We must use these recent disasters to spur us into meaningful reform, one that addresses the real root causes of these threats of a social explosion. Not to immediately address the pressing needs of the victims is bad. But it is a worse fault if we do not start making the difficult first steps of bridging the Four Big Gaps in our troubled society. These are the Information Gap, the Education Gap, and the Opportunity Gap which all sum up to the fourth, the Wealth Gap.

These four Big Gaps can only be solved by a united Filipino nation, especially the consistent unity of the Haves with the Have-nots. Over the past four decades, there is that quarter of our population — the lowest socio-economic Class E in our society — where the misery index just kept worsening.

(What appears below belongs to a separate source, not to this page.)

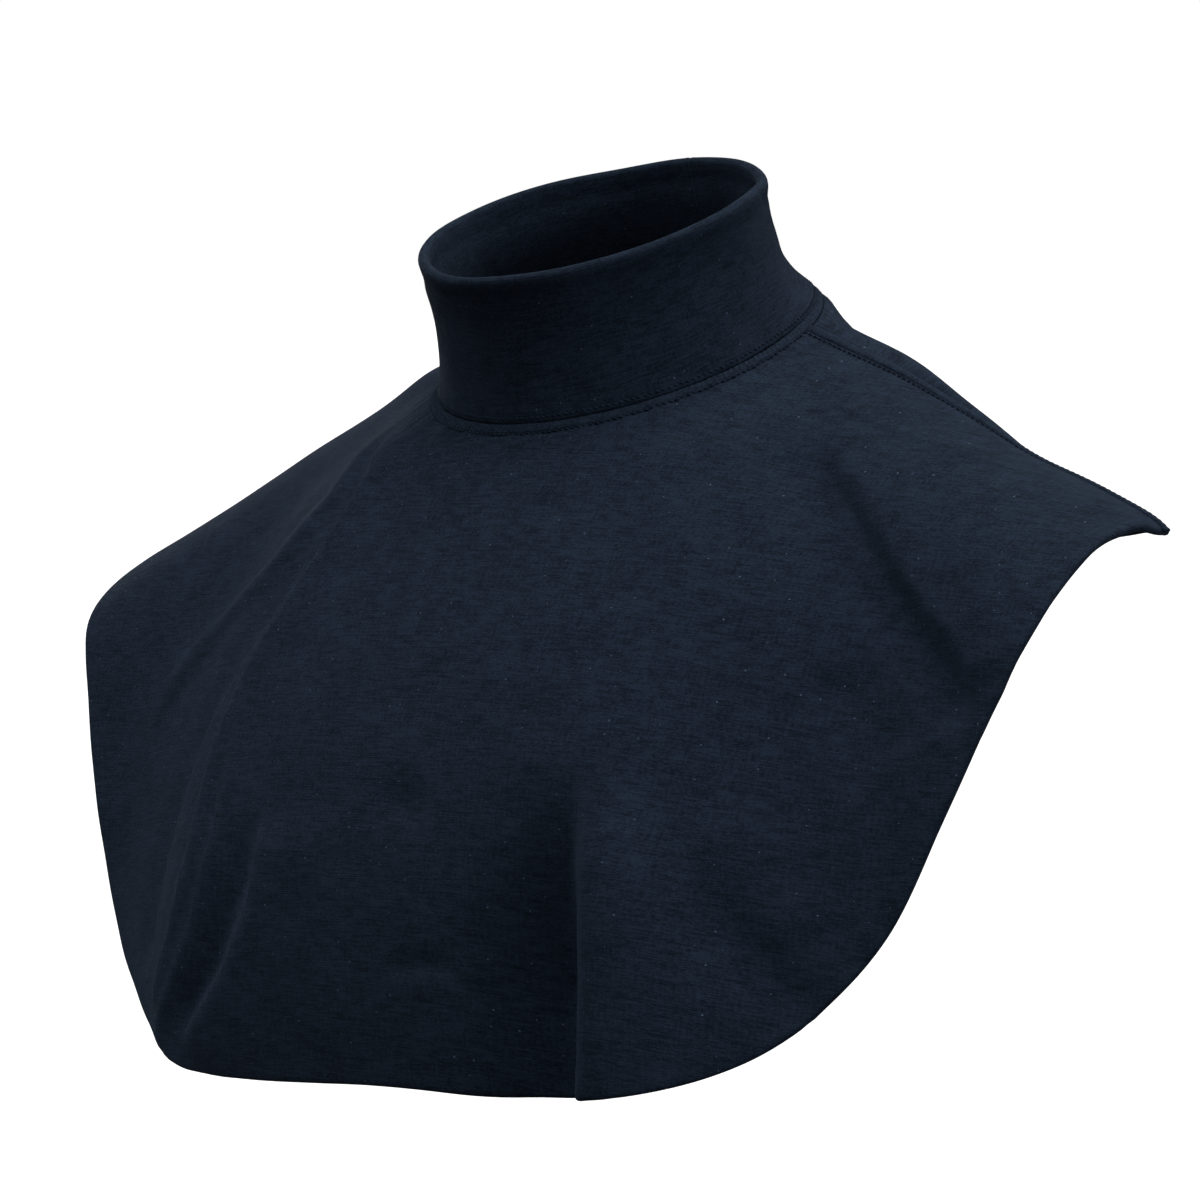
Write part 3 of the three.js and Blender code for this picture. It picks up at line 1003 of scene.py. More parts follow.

Many of them were down to eating only two meals a day in the early 1980s. Nowadays, many of them find it hard to even eat one full meal a day.

We have over 20 million countrymen who live under those desperate and appalling conditions which conspire to rob a human being of his dignity and hope. Other countries with just 10 million who are that desperately poor would already be in a state of panic because they realize what can happen. When so many people no longer have anything to lose, they become prone to considering desperate and dangerous remedies.

Those of us who are fortunate enough to be ahead in life should not be sleeping well at night with such a reality existing in our society. If we do not wise up, go down there and bring them up, then they will bring us down.

The Economy of Communion or EoC, Chiara Lubich’s great inspiration of a new economic paradigm, posited that only the poor can help themselves — but not alone. That is why we who know better will need to go down there to bring the least of our brethren up the socio-economic ladder.

The late Senator and Foreign Affairs Secretary, Raul Manglapus, once wrote a speech titled “Land of bondage, land of the free” which became a favorite piece in elocution contests. The speech is about Juan de la Cruz, the Filipino “Common Tao” (Man) who was forced by the lack of social justice to resort to extreme measures.

Juan de la Cruz narrates in the speech how the Haves of society made him into the Filipino version of Edwin Markham’s The Man with the Hoe. Representing the Have-nots, Juan de la Cruz ends the speech by saying: “And with my bolo in my hand and my cry at your door — and may God have mercy on your soul.”

Let’s open our minds to the sad reality confronting us. Let’s open our wallets and our hearts. Let’s open our gates, go out and reach out to Juan de la Cruz and bring him up. That is the price of our national survival and development.